My idea was to take the number of primers and build a numpy array with a lookup for which index stores each primer data. Each point starts with a blank value and is filled in later. Of course, I can’t use 0 (or any other number) as a start value, because that is a possible signal from the array and I this won’t look like a “blank” point in the analysis.

So I chose to use the mathematical constant “NaN”, meaning not a number. This is the result of invalid mathematical operations, like diving by zero.

The problem is that numpys handling of NaN is also a little quirky. You can take a median of an array contains a NaN and it sorts the NaNs to the end – it doesn’t crash, but it gives you completely the wrong result. Instead, you have to use NaN aware functions.
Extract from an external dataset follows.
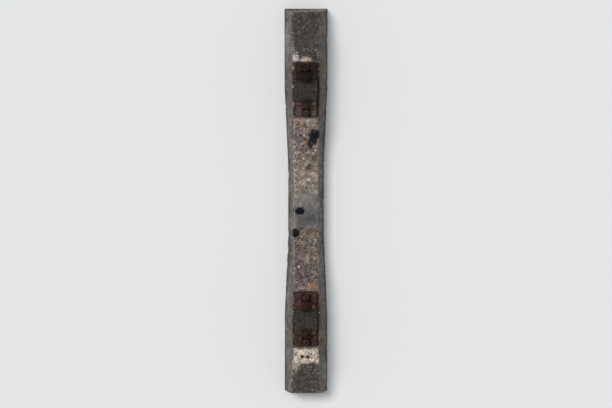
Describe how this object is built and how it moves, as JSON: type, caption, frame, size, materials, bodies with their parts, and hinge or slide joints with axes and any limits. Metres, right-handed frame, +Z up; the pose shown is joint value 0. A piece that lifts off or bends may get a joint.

This would be fine, except for my application, they take significant performance hits – 36 times slower than not using numpy arrays at all.

I posted to the numpy lists and some users suggested that you’re not really supposed to use NaNs in this way – you should use a masked array. Again there are masked array functions that know what to do. Of course, the version of numpy that comes in the Ubuntu package repository does not include these.

I was left fighting my way through various manual methods to get around my NaN problems, which led me to some weird properties of NaNs (they’re called “nan” in numpy):

>>> nan == nan

False

>>> nan in [ nan ]

False

>>> nan is nan

True

So nan does not equal itself. A list with only a nan in it does not contain a nan (presumably because nan does not equal nan). Finally, the Python “is” operator checks pointer equivalence – this is apparently not guaranteed, because numpy may declare more than one nan in the internals. All this means that you can’t do:

[nan].remove(nan)

because it doesn’t remove anything. I ended up with something like this:

nonan = a[negative(isnan(a))]

which gives me all the non-nan values in the list. Then I can reimplement median and so on with these new lists. I had to do the same with the scipy.stats z-score function, which gives all nans if there are any nans in the list.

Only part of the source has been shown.